> Task brief
Can you restate the records below word for word?

> Input for this task
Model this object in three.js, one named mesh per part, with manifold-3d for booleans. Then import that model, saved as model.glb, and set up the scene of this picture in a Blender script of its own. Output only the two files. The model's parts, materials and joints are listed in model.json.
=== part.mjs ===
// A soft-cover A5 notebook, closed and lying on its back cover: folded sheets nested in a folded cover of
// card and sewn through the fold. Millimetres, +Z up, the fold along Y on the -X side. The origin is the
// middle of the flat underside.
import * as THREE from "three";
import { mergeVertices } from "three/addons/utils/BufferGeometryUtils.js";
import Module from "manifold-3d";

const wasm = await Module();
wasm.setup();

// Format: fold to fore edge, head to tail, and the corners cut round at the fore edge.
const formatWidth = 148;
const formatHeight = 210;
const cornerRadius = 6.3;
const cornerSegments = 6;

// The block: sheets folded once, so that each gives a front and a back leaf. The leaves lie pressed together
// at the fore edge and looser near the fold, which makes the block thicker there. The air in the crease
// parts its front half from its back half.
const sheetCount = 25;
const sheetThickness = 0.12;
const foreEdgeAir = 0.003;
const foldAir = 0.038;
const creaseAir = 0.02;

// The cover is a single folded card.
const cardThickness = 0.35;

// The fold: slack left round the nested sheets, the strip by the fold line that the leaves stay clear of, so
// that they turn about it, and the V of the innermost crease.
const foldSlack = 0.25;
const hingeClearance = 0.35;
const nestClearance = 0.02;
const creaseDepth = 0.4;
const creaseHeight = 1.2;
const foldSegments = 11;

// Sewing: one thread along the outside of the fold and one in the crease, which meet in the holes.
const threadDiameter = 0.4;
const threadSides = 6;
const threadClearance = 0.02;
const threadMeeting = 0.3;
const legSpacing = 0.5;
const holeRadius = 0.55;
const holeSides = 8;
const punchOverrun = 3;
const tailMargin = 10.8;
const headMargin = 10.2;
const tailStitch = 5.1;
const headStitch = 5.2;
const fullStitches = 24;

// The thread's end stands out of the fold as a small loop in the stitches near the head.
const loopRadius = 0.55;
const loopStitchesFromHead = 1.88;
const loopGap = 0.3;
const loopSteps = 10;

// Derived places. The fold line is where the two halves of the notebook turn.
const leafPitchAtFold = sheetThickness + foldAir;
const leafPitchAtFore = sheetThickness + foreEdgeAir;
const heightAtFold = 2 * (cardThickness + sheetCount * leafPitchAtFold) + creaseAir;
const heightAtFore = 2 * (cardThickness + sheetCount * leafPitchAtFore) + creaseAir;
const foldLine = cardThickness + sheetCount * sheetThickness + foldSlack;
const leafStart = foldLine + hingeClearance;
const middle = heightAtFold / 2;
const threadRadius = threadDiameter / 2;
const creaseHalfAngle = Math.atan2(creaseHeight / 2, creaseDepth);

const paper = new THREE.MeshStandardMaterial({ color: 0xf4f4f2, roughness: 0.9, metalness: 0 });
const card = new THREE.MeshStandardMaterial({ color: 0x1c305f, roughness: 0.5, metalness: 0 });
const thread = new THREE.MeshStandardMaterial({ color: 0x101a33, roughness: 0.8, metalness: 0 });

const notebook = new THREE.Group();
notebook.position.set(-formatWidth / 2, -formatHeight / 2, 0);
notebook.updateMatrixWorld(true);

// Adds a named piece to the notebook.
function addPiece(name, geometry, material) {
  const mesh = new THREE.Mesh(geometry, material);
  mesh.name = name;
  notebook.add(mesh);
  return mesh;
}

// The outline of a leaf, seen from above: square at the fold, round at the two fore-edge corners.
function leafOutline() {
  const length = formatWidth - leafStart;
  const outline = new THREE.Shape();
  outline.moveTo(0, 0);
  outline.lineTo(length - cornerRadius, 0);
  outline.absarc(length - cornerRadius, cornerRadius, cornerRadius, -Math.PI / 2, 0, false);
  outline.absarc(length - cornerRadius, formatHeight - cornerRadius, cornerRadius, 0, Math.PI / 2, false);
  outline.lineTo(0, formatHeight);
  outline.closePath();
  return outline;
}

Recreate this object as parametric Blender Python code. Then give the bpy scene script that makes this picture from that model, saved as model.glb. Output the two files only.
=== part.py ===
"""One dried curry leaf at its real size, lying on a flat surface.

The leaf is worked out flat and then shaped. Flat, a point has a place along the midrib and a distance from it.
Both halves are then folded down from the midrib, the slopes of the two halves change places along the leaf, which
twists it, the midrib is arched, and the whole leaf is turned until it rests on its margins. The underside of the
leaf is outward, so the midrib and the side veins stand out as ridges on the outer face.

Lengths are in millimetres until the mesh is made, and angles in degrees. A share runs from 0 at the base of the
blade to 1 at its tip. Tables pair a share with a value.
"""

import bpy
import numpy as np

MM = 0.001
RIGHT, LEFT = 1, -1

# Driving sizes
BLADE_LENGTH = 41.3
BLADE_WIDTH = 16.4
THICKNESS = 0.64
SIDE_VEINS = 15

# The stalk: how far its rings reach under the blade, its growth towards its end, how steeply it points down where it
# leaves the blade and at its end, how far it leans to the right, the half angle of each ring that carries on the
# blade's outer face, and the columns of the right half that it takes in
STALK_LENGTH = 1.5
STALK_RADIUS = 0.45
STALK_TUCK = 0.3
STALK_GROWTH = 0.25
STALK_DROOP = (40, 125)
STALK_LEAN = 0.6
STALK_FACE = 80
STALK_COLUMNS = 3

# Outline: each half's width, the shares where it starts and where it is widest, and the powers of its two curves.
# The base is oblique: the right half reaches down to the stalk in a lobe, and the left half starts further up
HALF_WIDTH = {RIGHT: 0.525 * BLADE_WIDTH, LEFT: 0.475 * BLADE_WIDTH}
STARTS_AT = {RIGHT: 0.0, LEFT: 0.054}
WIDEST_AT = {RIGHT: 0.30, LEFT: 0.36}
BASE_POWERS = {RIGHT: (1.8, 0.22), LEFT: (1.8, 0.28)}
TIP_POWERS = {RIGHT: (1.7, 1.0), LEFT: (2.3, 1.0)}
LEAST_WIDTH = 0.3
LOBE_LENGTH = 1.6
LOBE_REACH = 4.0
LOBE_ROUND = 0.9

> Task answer
Model this object in three.js, one named mesh per part, with manifold-3d for booleans. Then import that model, saved as model.glb, and set up the scene of this picture in a Blender script of its own. Output only the two files. The model's parts, materials and joints are listed in model.json.
=== part.mjs ===
// A soft-cover A5 notebook, closed and lying on its back cover: folded sheets nested in a folded cover of
// card and sewn through the fold. Millimetres, +Z up, the fold along Y on the -X side. The origin is the
// middle of the flat underside.
import * as THREE from "three";
import { mergeVertices } from "three/addons/utils/BufferGeometryUtils.js";
import Module from "manifold-3d";

const wasm = await Module();
wasm.setup();

// Format: fold to fore edge, head to tail, and the corners cut round at the fore edge.
const formatWidth = 148;
const formatHeight = 210;
const cornerRadius = 6.3;
const cornerSegments = 6;

// The block: sheets folded once, so that each gives a front and a back leaf. The leaves lie pressed together
// at the fore edge and looser near the fold, which makes the block thicker there. The air in the crease
// parts its front half from its back half.
const sheetCount = 25;
const sheetThickness = 0.12;
const foreEdgeAir = 0.003;
const foldAir = 0.038;
const creaseAir = 0.02;

// The cover is a single folded card.
const cardThickness = 0.35;

// The fold: slack left round the nested sheets, the strip by the fold line that the leaves stay clear of, so
// that they turn about it, and the V of the innermost crease.
const foldSlack = 0.25;
const hingeClearance = 0.35;
const nestClearance = 0.02;
const creaseDepth = 0.4;
const creaseHeight = 1.2;
const foldSegments = 11;

// Sewing: one thread along the outside of the fold and one in the crease, which meet in the holes.
const threadDiameter = 0.4;
const threadSides = 6;
const threadClearance = 0.02;
const threadMeeting = 0.3;
const legSpacing = 0.5;
const holeRadius = 0.55;
const holeSides = 8;
const punchOverrun = 3;
const tailMargin = 10.8;
const headMargin = 10.2;
const tailStitch = 5.1;
const headStitch = 5.2;
const fullStitches = 24;

// The thread's end stands out of the fold as a small loop in the stitches near the head.
const loopRadius = 0.55;
const loopStitchesFromHead = 1.88;
const loopGap = 0.3;
const loopSteps = 10;

// Derived places. The fold line is where the two halves of the notebook turn.
const leafPitchAtFold = sheetThickness + foldAir;
const leafPitchAtFore = sheetThickness + foreEdgeAir;
const heightAtFold = 2 * (cardThickness + sheetCount * leafPitchAtFold) + creaseAir;
const heightAtFore = 2 * (cardThickness + sheetCount * leafPitchAtFore) + creaseAir;
const foldLine = cardThickness + sheetCount * sheetThickness + foldSlack;
const leafStart = foldLine + hingeClearance;
const middle = heightAtFold / 2;
const threadRadius = threadDiameter / 2;
const creaseHalfAngle = Math.atan2(creaseHeight / 2, creaseDepth);

const paper = new THREE.MeshStandardMaterial({ color: 0xf4f4f2, roughness: 0.9, metalness: 0 });
const card = new THREE.MeshStandardMaterial({ color: 0x1c305f, roughness: 0.5, metalness: 0 });
const thread = new THREE.MeshStandardMaterial({ color: 0x101a33, roughness: 0.8, metalness: 0 });

const notebook = new THREE.Group();
notebook.position.set(-formatWidth / 2, -formatHeight / 2, 0);
notebook.updateMatrixWorld(true);

// Adds a named piece to the notebook.
function addPiece(name, geometry, material) {
  const mesh = new THREE.Mesh(geometry, material);
  mesh.name = name;
  notebook.add(mesh);
  return mesh;
}

// The outline of a leaf, seen from above: square at the fold, round at the two fore-edge corners.
function leafOutline() {
  const length = formatWidth - leafStart;
  const outline = new THREE.Shape();
  outline.moveTo(0, 0);
  outline.lineTo(length - cornerRadius, 0);
  outline.absarc(length - cornerRadius, cornerRadius, cornerRadius, -Math.PI / 2, 0, false);
  outline.absarc(length - cornerRadius, formatHeight - cornerRadius, cornerRadius, 0, Math.PI / 2, false);
  outline.lineTo(0, formatHeight);
  outline.closePath();
  return outline;
}

Recreate this object as parametric Blender Python code. Then give the bpy scene script that makes this picture from that model, saved as model.glb. Output the two files only.
=== part.py ===
"""One dried curry leaf at its real size, lying on a flat surface.

The leaf is worked out flat and then shaped. Flat, a point has a place along the midrib and a distance from it.
Both halves are then folded down from the midrib, the slopes of the two halves change places along the leaf, which
twists it, the midrib is arched, and the whole leaf is turned until it rests on its margins. The underside of the
leaf is outward, so the midrib and the side veins stand out as ridges on the outer face.

Lengths are in millimetres until the mesh is made, and angles in degrees. A share runs from 0 at the base of the
blade to 1 at its tip. Tables pair a share with a value.
"""

import bpy
import numpy as np

MM = 0.001
RIGHT, LEFT = 1, -1

# Driving sizes
BLADE_LENGTH = 41.3
BLADE_WIDTH = 16.4
THICKNESS = 0.64
SIDE_VEINS = 15

# The stalk: how far its rings reach under the blade, its growth towards its end, how steeply it points down where it
# leaves the blade and at its end, how far it leans to the right, the half angle of each ring that carries on the
# blade's outer face, and the columns of the right half that it takes in
STALK_LENGTH = 1.5
STALK_RADIUS = 0.45
STALK_TUCK = 0.3
STALK_GROWTH = 0.25
STALK_DROOP = (40, 125)
STALK_LEAN = 0.6
STALK_FACE = 80
STALK_COLUMNS = 3

# Outline: each half's width, the shares where it starts and where it is widest, and the powers of its two curves.
# The base is oblique: the right half reaches down to the stalk in a lobe, and the left half starts further up
HALF_WIDTH = {RIGHT: 0.525 * BLADE_WIDTH, LEFT: 0.475 * BLADE_WIDTH}
STARTS_AT = {RIGHT: 0.0, LEFT: 0.054}
WIDEST_AT = {RIGHT: 0.30, LEFT: 0.36}
BASE_POWERS = {RIGHT: (1.8, 0.22), LEFT: (1.8, 0.28)}
TIP_POWERS = {RIGHT: (1.7, 1.0), LEFT: (2.3, 1.0)}
LEAST_WIDTH = 0.3
LOBE_LENGTH = 1.6
LOBE_REACH = 4.0
LOBE_ROUND = 0.9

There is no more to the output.